Le « crash » à la bourse du lundi noir, devrait-il ramener à la raison les grands spéculateurs, marchands de l’argent facile? Ces cours mystérieux font des escapades lorsqu’il y a fermeture à New York ou Tokyo, s’envolaient avec l’annonce du président américain de la guerre en Irak, cours en hausse, lorsqu’il y a l’annonce qu’une grande entreprise licencie des milliers de salariés, lorsque quelque chercheur impatient fanfaronne sa « découverte » d’une nouvelle technique, les cours de l’industrie pharmaceutique qui la finance sont à la hausse… quitte à retomber par après lorsque dégonfle la nouvelle à sa valeur réelle. Les exemples de ce genre sont nombreux: les procès en médecine qui obligent « big pharma » à retirer du marché l’un ou l’autre médicament sont réputés pour leurs effets négatifs sur les cours en bourse. La majorité des citoyens n’y attache pas une grande importance. Les spéculateurs, eux, suivent les évolutions de la recherche et du développement économique. S’ils se sont trompés, tant pis, le gain parfois exorbitant vaut bien un risque!

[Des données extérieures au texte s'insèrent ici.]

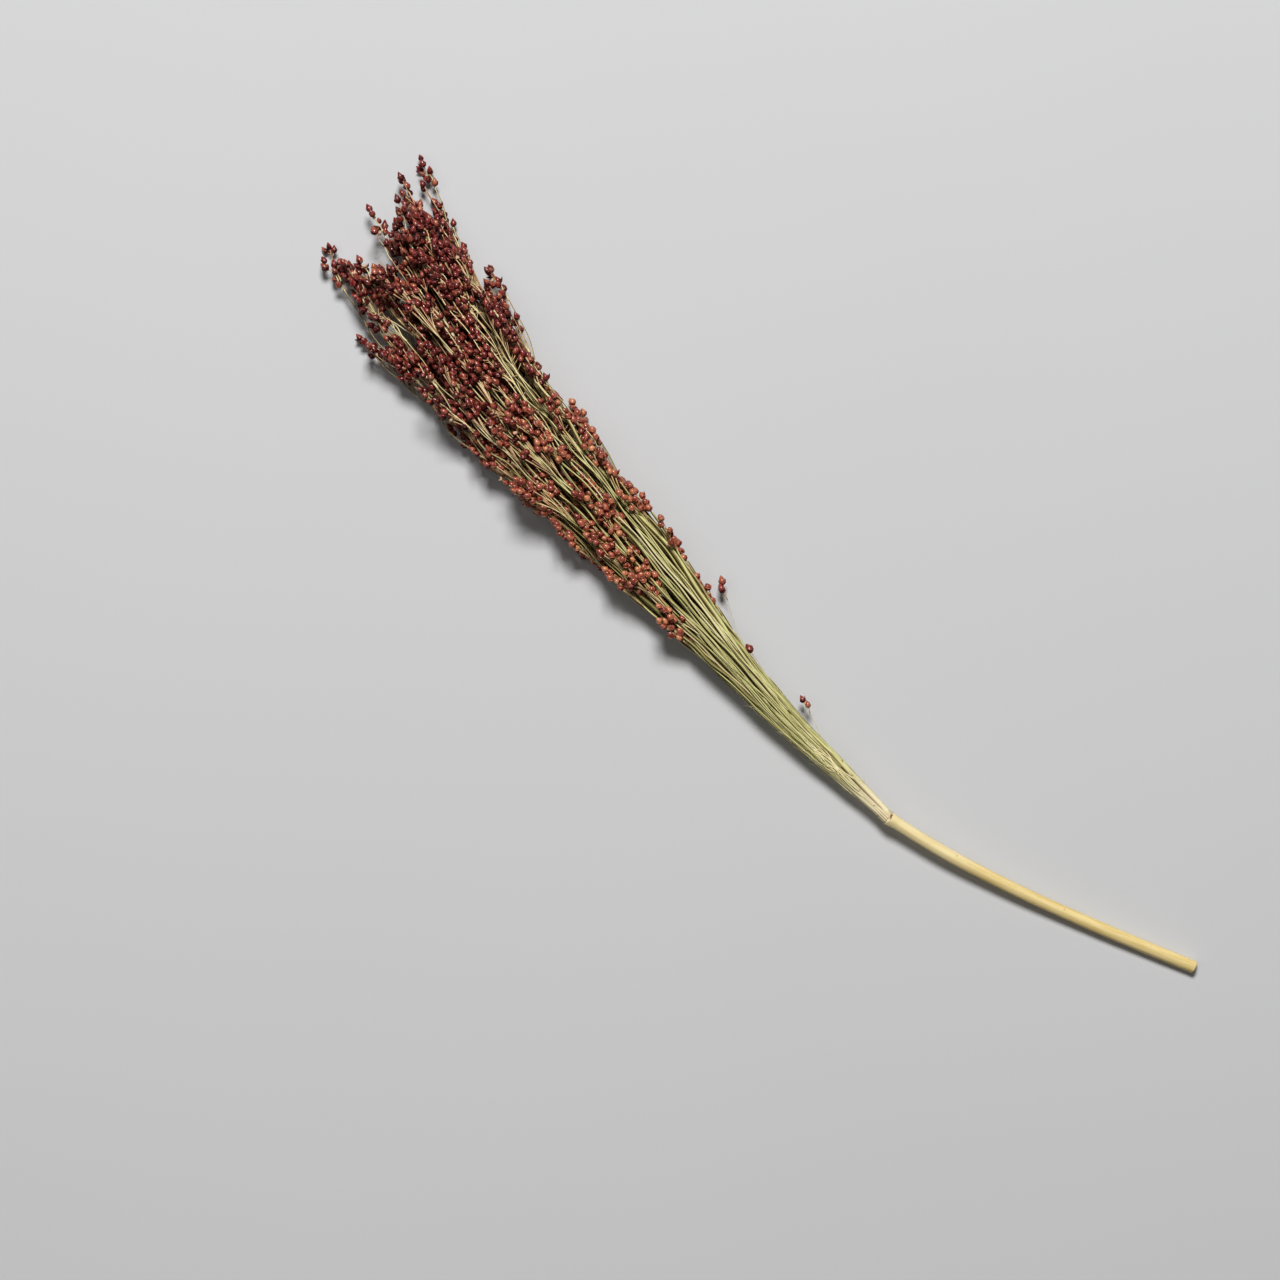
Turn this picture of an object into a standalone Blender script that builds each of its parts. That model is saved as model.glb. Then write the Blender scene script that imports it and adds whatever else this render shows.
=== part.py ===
"""A cut head of sorghum with its stalk, lying on its side.

The stalk runs from its cut end, at low X, up to the node. From the node the straws of the head fan out
towards +X, and each one carries its grains in short strings at its side and at its tip. +Y is the outer
side of the whole head's gentle bow, +Z is up, and the surface that it lies on is Z = 0. The origin is
the bottom centre of the box round the head and its stalk.

Lengths below are millimetres, laid out from the cut end, and are brought to metres and to the origin
where each mesh is made.
"""

import math
import random

import bmesh
import bpy
import numpy as np

MM = 0.001

# Middle of the box round the whole, as it is laid out from the cut end
BOX_MIDDLE = (290.942, 45.649, 0.0)

# The stalk's middle line: X, Y, Z
STALK_LINE = (
    (0.0, 0.0, 3.2),
    (48.0, 21.3, 4.4),
    (101.5, 42.8, 6.7),
    (135.0, 54.1, 8.4),
    (165.7, 62.2, 9.6),
)
STALK_RADIUS = 3.25
STALK_SIDES = 16
STALK_STEP = 20.0

# The node, where the stalk ends and the head begins, with a narrow gap between their level faces
NODE_X = 165.7
NODE_RUN = (1.0, 0.2, 0.04)
NODE_RADIUS = 3.75
NODE_SWELL = 6.0
NODE_SWELL_PLACES = (1.0, 0.5, 0.15, 0.0)
NODE_GAP = 0.3

# The bundle of straws: X, then its middle's Y and Z, its half width and its half height
BUNDLE = (
    (165.7, 62.2, 9.6, 2.4, 2.4),
    (200.0, 63.9, 11.0, 4.0, 3.8),
    (225.0, 65.4, 12.0, 5.4, 4.8),
    (250.0, 65.8, 12.8, 6.8, 5.8),
    (275.0, 65.7, 13.4, 8.6, 6.8),
    (300.0, 65.0, 14.0, 11.0, 8.0),
    (350.0, 62.8, 15.4, 17.0, 10.4),
    (400.0, 62.0, 16.8, 20.5, 12.2),
    (450.0, 61.0, 17.6, 24.5, 13.0),
    (500.0, 56.5, 17.2, 28.5, 12.4),
    (540.0, 51.0, 15.6, 31.0, 10.8),
    (585.0, 41.0, 12.6, 33.0, 8.6),
)

# How far the grains reach to each side: X, then the lowest and the highest Y
GRAIN_REACH = (
    (235.0, 50.0, 76.0),
    (285.0, 53.0, 77.0),
    (325.0, 46.0, 81.0),
    (350.0, 40.0, 84.0),
    (375.0, 37.5, 86.0),
    (400.0, 38.5, 88.0),
    (425.0, 31.0, 90.0),
    (450.0, 34.0, 91.0),
    (475.0, 29.0, 91.5),
    (500.0, 18.0, 90.0),
    (515.0, 14.0, 91.0),
    (539.0, 15.0, 93.0),
    (560.0, 9.0, 80.0),
    (585.0, 0.0, 78.0),
)
GRAIN_REACH_X = 583.0
GRAIN_REACH_UP = 6.0

# The head's core, where the straws still lie against each other: X, then its share of the half width
CORE = ((165.7, 1.35), (178.0, 1.1), (192.0, 0.9), (206.0, 0.7), (220.0, 0.45), (234.0, 0.15))
CORE_SIDES = 8

# Straws whose tips give the head its outline: X, Y, Z of each tip
OUTLINE_TIPS = (
    (583.2, 2.2, 5.0),
    (581.0, 17.5, 9.0),
    (582.0, 40.0, 12.0),
    (579.0, 75.5, 7.5),
    (549.0, 78.0, 11.0),
    (537.5, 90.0, 5.0),
    (437.5, 32.5, 4.0),
    (516.0, 15.8, 8.0),
    (521.0, 86.0, 15.0),
    (471.0, 88.0, 9.0),
    (423.0, 85.0, 15.0),
    (376.0, 80.0, 12.0),
    (354.0, 43.0, 8.0),
    (385.0, 41.0, 22.0),
    (470.0, 33.0, 22.0),
)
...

Cette fois-ci, les grosses affaires ont attiré même les spécialistes dans le guet-apens. On veut nous faire croire que c’est à cause de l’effondrement du marché immobilier aux Etats-Unis que de grandes banques européennes se sont effondrées. Pourquoi n’auraient-ils pas placé en Europe, même à moindre recette? N’était-ce pas un des arguments pour défendre jadis le secret fiscal et le maintien de places « off shore » dans l’UE, pour éviter la fuite des capitaux en dehors de l’Europe? L’investissement dans l’immobilier a d’ailleurs été pour le citoyen lambda synonyme de solide. Et voilà que se dévoile la plus grande désillusion de ce nouveau siècle: sans contrainte apparente, par pure cupidité, pour le bien de leurs clients, diront-ils, l’expatriement de l’argent (des) européen(s) est devenu un boomerang dangereux pour l’économie européenne. Et si l’on appelle aux Etats membres à initier les mêmes programmes d’aide que vient de lancer le président américain, leur permettra-t-on aussi de s’endetter comme celui-ci l’a fait? Y aura-t-il à côté du faible dollar un euro à égale faiblesse? Pourquoi cet ajustement sur les politiques des USA, n’y a-t-il pas eu comme principe fondateur de l’UE l’indépendance vis-à-vis des autres continents et notamment de la politique américaine? Ne serait-il pas temps de remettre en cause tous ces effets pervers de la globalisation, de redevenir une Europe forte de ses convictions, fière de ses acquis et prudente dans ses démarches?
Les banquiers n’ont-ils été que des marchands d’illusions, frileux lorsqu’il s’agit de débourser quelques centimes pour la culture – (qui ne rapporte pas) et grands joueurs lorsqu’il s’agit de se plier aux exigences des grands capitaux!
Une confiance de plus qui s’est ébranlée, car le citoyen qui confie mois par mois, de petites sommes à son banquier, pour un maigre revenu, sur lequel il doit encore payer des impôts – transparence oblige – que pensera-t-il lorsqu’on veut lui faire placer son argent en actions pour faire fonctionner des entreprises?
La confiance en les dirigeants du monde de l’économie et des finances est ébranlée, alors que la politique connaît déjà assez d’inquiétudes et d’insécurité. Après que de grands dirigeants d’entreprise ont été dévoilés comme les profiteurs de certaines restructurations, et des dirigeants de banques comme des joueurs de roulette avec l’argent qui leur est confié, la déstabilisation de la conjoncture ne doit pas étonner. Si elle vient de sonner l’alarme, c’est peut-être une chance pour réveiller ceux qui se seraient endormis sur le paillasson doré d’un bien être ni mérité, ni dû infiniment.